Что остается в этой модели простому человеку? Коррупция, она же гражданское общество. Да-да. В ресурсном государстве и титульные общественные организации, претендующие на звание элементов гражданского общества, становятся фантомами, предназначенными на вытягивание ресурсов — только что не из бюджета, а из зарубежных грантодателей. А реальную функцию укрощения государства, постановки предела его вмешательству в частную жизнь выполняют частные (но повсеместные и хорошо институционализированные) практики: блат — то есть раздача доверенным и знакомым людям возможностей обойти невыносимо жесткие государственные рамки, и взятки — то есть продажа таких возможностей за деньги. С целью приобретения необходимых для участия в этих институтах связей граждане создают институты взаимодействия, которые работают тем вернее, чем меньше они похожи на институты. Банька, рыбалка, клуб по интересам, застолье — там создаются договоренности и происходит обмен возможностями по обходу государства. Мне, правда, кажется, что автор несколько преувеличивает повсеместность этих институтов в настоящее время — при той степени атомизации общества, которая существует сейчас в России, все эти баньки и клубы, кажется, представляют собой больше элитарную практику. Исследования и даже простые опросы показывают, что социальные сети среднего россиянина неимоверно бедны: он может полагаться в основном на семью и — в лучшем случае — сослуживцев. Впрочем, ценность наблюдения как такового при таком подходе только возрастает: можно предположить, что членство в этих институтах наращивания связей, в числе прочих факторов, обеспечивает преимущества разнообразных элит над «простым народом» (которому дай бог старые связи не растерять) и объясняет чудовищное для страны с социалистическим прошлым социальное расслоение.

Добавлю от себя, что возможен и другой взгляд на «коррупцию». Если для Кордонского коррупция — это и есть коррупция (разъедание) государства обществом, институт сопротивления власти и смягчения ее давления, я предложила бы взглянуть на блат и взятки как на институт — и инструмент — власти. Люди, из которых состоит государство, заняты не тем, чтобы по дружбе или за деньги помогать окружающим, а тем, чтобы, используя государство как рычаг, аккумулировать как можно больше власти, денег и возможностей для себя самих. Они не паразиты на теле государства, а его пользователи и бенефициарии.

Скажем, административное рейдерство — распространенный сегодня вид «коррупции» — крайне трудно отнести к сфере «гражданского общества», как бы широко его ни понимать.

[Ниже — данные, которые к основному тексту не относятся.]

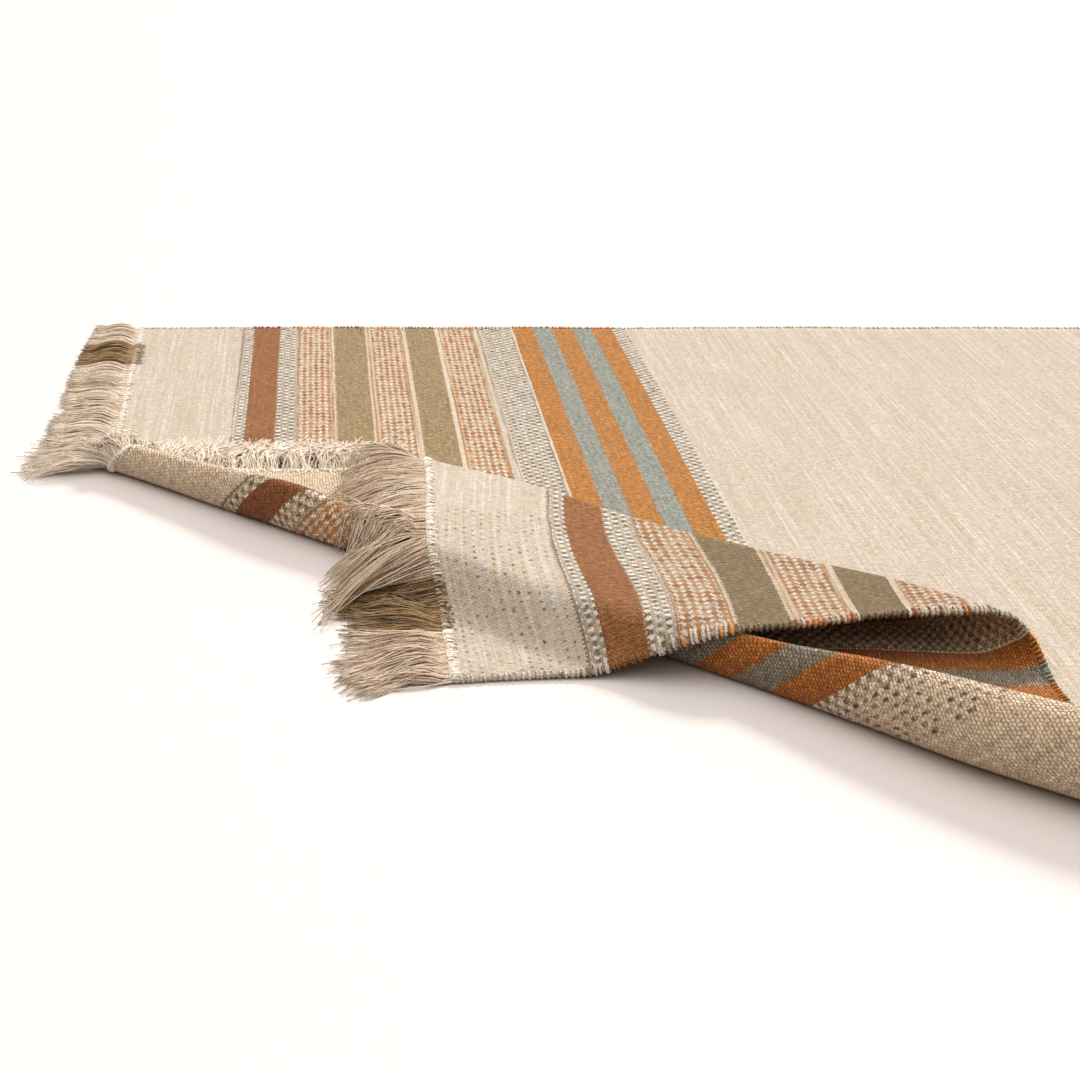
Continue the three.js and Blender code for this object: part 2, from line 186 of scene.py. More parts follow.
def lay_on_paths(paths, along, beyond):
    """Places and top-side directions at many lengths along many paths, by straight lines between
    path points. The slip along the fold grows evenly to the bend, then evenly to the corner."""
    q, z, length, bend_at, bend_slip, end_slip = paths
    k = (length[:, None, :] <= beyond[:, :, None]).sum(axis=-1) - 1
    k = np.clip(k, 0, q.shape[1] - 2)
    first = np.take_along_axis(length, k, 1)
    f = (beyond - first) / (np.take_along_axis(length, k + 1, 1) - first)

    def between(values):
        """The path points' values at each length, by a straight line from point to point."""
        return np.take_along_axis(values, k, 1) * (1 - f) + np.take_along_axis(values, k + 1, 1) * f

    run, rise = np.gradient(q, axis=1), np.gradient(z, axis=1)
    run[:, 0], rise[:, 0] = -1, 0
    size = np.hypot(run, rise)
    run, rise = between(run / size), between(rise / size)
    size = np.hypot(run, rise)
    past = (beyond - bend_at) / (CORNER_BEYOND - bend_at)
    slip = np.where(beyond <= bend_at, bend_slip * beyond / bend_at,
                    bend_slip + (end_slip - bend_slip) * past)
    slid, across = along[:, None] + slip, between(q)
    x = FOLD_START_U + slid * ALONG[0] + across * AWAY[0] - RUG_LENGTH / 2
    y = FOLD_START_V + slid * ALONG[1] + across * AWAY[1] - RUG_WIDTH / 2
    height = between(z) + floor_unevenness(x, y)
    top_side = np.stack([rise * AWAY[0], rise * AWAY[1], -run], axis=-1) / size[..., None]
    return np.stack([x, y, height], axis=-1), top_side


def laid_flat(u, v):
    """Flat places short of the contact line, straight down on the floor with its unevenness."""
    x, y = u - RUG_LENGTH / 2, v - RUG_WIDTH / 2
    return np.stack([x, y, HALF_THICKNESS + floor_unevenness(x, y)], axis=-1)


def laid(u, v):
    """Where any flat places of the rug lie in the room, and which way its top side faces there."""
    along, beyond = fold_place(u, v)
    folded, top_side = lay_on_paths(fold_paths(along), along, np.maximum(beyond, 0)[:, None])
    flat = (beyond <= 0)[:, None]
    up = np.array([0.0, 0.0, 1.0])
    return np.where(flat, laid_flat(u, v), folded[:, 0]), np.where(flat, up, top_side[:, 0])


def new_mesh(name, points, faces, materials, material_of=None):
    """A smooth-shaded object at the origin from arrays of points and faces."""
    mesh = bpy.data.meshes.new(name)
    mesh.from_pydata(points.tolist(), [], faces.tolist())
    mesh.polygons.foreach_set("use_smooth", np.ones(len(mesh.polygons), dtype=bool))
    for material in materials:
        mesh.materials.append(material)
    if material_of is not None:
        mesh.polygons.foreach_set("material_index", material_of.astype(np.int32))
    mesh.update()
    piece = bpy.data.objects.new(name, mesh)
    bpy.context.collection.objects.link(piece)
    return piece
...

Однако это тема для гораздо более подробной и аргументированной полемики, чем позволяет этот небольшой обзор.

Опущу всем известные — очень мной любимые — рассуждения автора на тему различения происходящего «в реальности» и «на самом деле». Просто потому, что все заинтересованные читатели знакомы с ними уже давно, а незнакомым я от души советую не полениться и ознакомиться с ними целиком в интернете или в самой книге.

Ну и, начав за упокой, следует кончить во здравие. Я начала с того, что, если бы не была знакома с прежними работами автора, не стала бы читать эту книгу. В заключение могу сказать: и сделала бы одну из самых больших глупостей в своей жизни. Она полна точных и остроумных наблюдений, необычайно просто написана, несмотря на сложность и редкую многомерность изложенных концепций, и — независимо от того, согласитесь ли вы с предложенной в ней концепцией русского «на самом деле», — делает намного более понятным, в каком государстве мы живем и что от него ждать дальше.